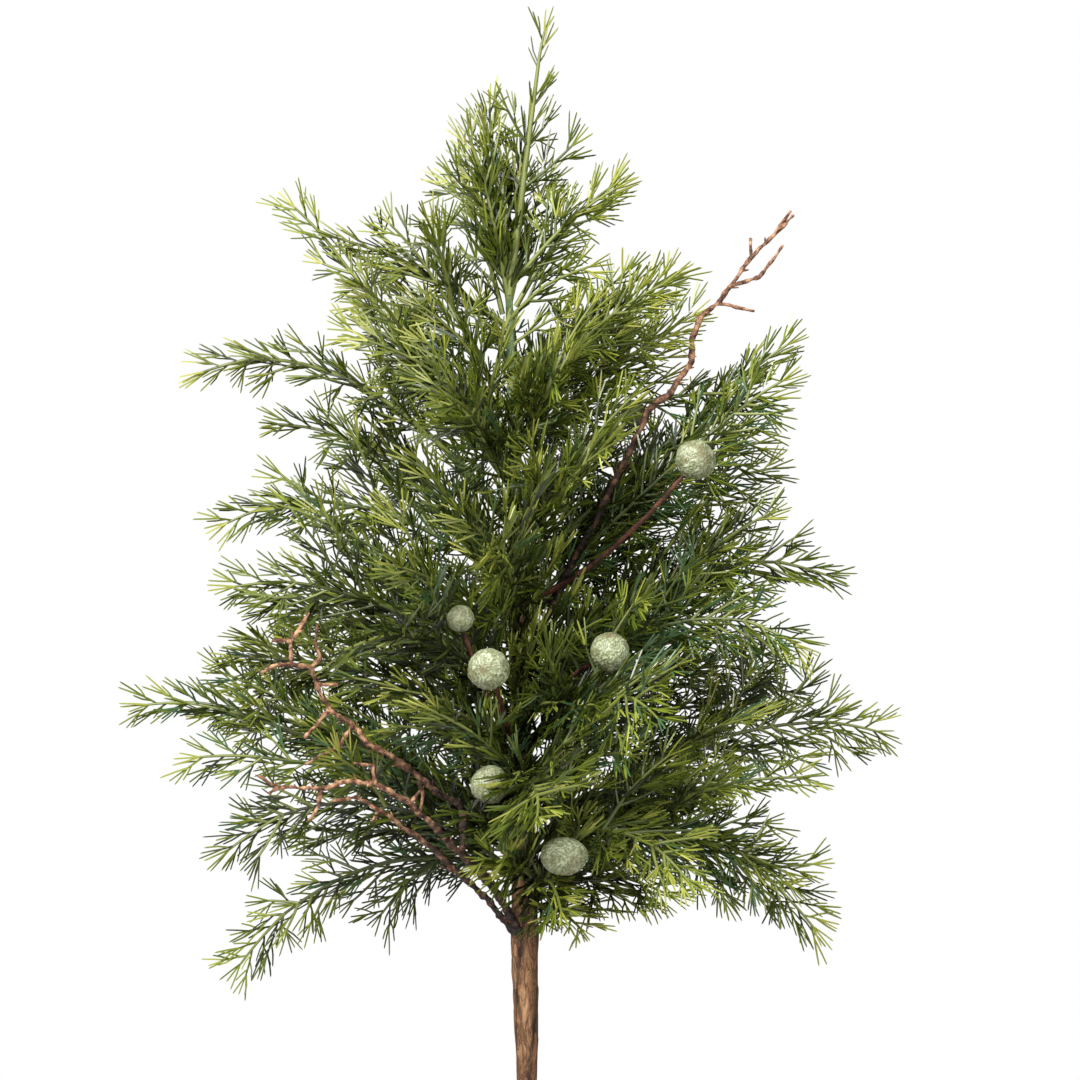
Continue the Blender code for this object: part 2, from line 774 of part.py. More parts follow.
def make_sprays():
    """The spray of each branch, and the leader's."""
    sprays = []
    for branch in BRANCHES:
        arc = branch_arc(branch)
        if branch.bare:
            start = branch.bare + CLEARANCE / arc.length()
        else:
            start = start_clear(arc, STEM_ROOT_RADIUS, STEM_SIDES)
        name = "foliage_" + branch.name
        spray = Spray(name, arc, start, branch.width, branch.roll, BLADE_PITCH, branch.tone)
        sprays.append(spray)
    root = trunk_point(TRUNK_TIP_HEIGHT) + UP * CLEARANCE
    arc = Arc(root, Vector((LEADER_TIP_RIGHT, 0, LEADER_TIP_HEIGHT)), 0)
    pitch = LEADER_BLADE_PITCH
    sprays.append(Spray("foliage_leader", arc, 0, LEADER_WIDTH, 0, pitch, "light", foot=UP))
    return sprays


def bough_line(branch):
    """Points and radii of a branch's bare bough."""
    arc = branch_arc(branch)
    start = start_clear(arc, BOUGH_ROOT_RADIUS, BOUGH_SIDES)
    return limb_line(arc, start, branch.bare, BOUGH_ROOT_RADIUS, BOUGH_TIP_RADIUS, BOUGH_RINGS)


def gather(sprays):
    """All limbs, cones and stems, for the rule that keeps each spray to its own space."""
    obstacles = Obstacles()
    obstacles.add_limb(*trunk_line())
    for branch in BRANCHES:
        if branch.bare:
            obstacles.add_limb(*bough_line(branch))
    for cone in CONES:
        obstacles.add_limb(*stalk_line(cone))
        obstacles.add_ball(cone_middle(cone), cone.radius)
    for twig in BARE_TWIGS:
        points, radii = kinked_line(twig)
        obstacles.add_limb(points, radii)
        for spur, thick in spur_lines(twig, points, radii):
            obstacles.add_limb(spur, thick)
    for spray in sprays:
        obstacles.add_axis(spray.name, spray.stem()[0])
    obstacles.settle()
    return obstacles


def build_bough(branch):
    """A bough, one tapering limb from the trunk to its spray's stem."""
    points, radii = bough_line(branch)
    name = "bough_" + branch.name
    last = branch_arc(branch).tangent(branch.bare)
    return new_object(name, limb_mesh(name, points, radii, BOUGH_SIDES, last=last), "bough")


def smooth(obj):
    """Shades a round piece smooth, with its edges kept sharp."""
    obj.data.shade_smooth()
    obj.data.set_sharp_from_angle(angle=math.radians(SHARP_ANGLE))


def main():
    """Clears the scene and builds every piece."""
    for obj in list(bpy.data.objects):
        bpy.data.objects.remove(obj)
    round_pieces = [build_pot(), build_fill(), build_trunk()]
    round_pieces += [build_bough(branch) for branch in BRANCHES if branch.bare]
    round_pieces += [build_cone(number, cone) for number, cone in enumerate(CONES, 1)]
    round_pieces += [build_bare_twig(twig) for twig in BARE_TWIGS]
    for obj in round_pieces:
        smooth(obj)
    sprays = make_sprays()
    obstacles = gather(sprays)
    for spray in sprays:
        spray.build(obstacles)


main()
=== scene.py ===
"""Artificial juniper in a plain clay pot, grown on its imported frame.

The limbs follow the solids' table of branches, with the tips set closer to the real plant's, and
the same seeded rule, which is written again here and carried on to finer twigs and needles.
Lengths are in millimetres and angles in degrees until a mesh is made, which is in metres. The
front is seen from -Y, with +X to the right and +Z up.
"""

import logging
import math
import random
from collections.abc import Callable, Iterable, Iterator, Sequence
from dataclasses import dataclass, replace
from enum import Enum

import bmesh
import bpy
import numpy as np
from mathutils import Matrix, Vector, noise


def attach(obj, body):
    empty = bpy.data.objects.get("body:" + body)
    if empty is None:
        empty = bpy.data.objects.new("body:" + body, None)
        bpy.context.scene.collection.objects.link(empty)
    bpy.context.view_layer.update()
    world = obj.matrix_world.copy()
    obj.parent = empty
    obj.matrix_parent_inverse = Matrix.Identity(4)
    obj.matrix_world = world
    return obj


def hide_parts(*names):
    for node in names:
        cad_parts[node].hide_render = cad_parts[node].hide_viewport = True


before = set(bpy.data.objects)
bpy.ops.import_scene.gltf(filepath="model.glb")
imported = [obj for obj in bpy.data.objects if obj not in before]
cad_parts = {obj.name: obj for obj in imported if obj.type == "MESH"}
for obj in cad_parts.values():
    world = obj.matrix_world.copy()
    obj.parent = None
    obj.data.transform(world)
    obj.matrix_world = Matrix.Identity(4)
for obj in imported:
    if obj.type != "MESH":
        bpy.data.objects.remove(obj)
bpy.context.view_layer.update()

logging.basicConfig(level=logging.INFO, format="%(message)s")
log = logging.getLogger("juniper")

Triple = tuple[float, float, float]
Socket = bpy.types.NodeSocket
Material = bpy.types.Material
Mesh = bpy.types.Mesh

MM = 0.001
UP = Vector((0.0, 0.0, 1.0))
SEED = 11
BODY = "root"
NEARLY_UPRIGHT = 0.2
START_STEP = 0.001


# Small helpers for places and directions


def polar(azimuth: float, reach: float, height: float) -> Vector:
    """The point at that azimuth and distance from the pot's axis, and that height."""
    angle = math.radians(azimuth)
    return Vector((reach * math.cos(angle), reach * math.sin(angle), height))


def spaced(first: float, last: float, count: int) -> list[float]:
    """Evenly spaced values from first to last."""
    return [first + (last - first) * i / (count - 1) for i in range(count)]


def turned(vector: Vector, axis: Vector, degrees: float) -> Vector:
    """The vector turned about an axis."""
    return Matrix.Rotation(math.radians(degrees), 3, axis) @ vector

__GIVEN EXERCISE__
Write out, unaltered, the lines from the opening of the listing through the line that includes "BOUGH_ROOT_RADIUS, BOUGH_TIP_RADIUS, BOUGH_RINGS)".

__OUTPUT OF THE TASK__
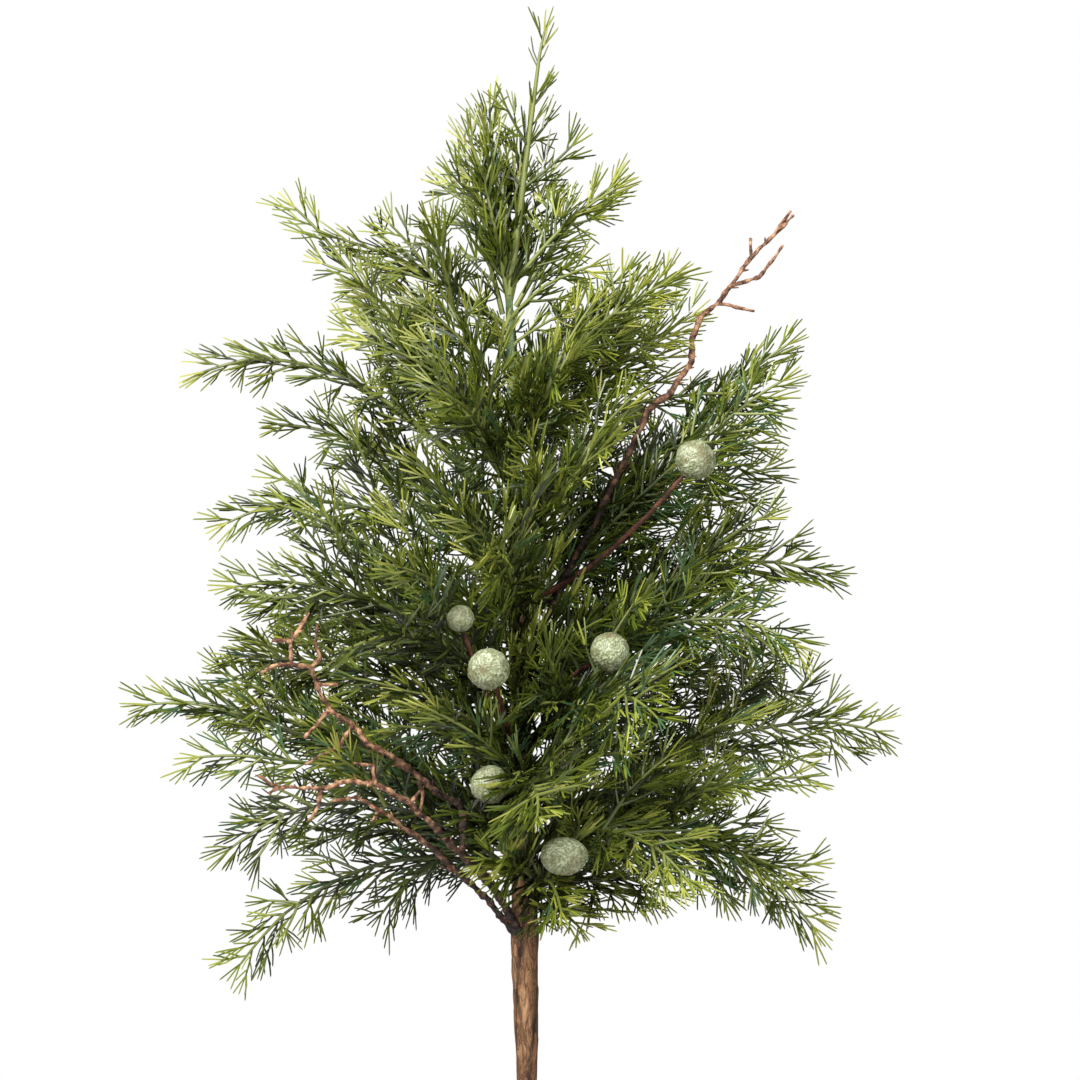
Continue the Blender code for this object: part 2, from line 774 of part.py. More parts follow.
def make_sprays():
    """The spray of each branch, and the leader's."""
    sprays = []
    for branch in BRANCHES:
        arc = branch_arc(branch)
        if branch.bare:
            start = branch.bare + CLEARANCE / arc.length()
        else:
            start = start_clear(arc, STEM_ROOT_RADIUS, STEM_SIDES)
        name = "foliage_" + branch.name
        spray = Spray(name, arc, start, branch.width, branch.roll, BLADE_PITCH, branch.tone)
        sprays.append(spray)
    root = trunk_point(TRUNK_TIP_HEIGHT) + UP * CLEARANCE
    arc = Arc(root, Vector((LEADER_TIP_RIGHT, 0, LEADER_TIP_HEIGHT)), 0)
    pitch = LEADER_BLADE_PITCH
    sprays.append(Spray("foliage_leader", arc, 0, LEADER_WIDTH, 0, pitch, "light", foot=UP))
    return sprays


def bough_line(branch):
    """Points and radii of a branch's bare bough."""
    arc = branch_arc(branch)
    start = start_clear(arc, BOUGH_ROOT_RADIUS, BOUGH_SIDES)
    return limb_line(arc, start, branch.bare, BOUGH_ROOT_RADIUS, BOUGH_TIP_RADIUS, BOUGH_RINGS)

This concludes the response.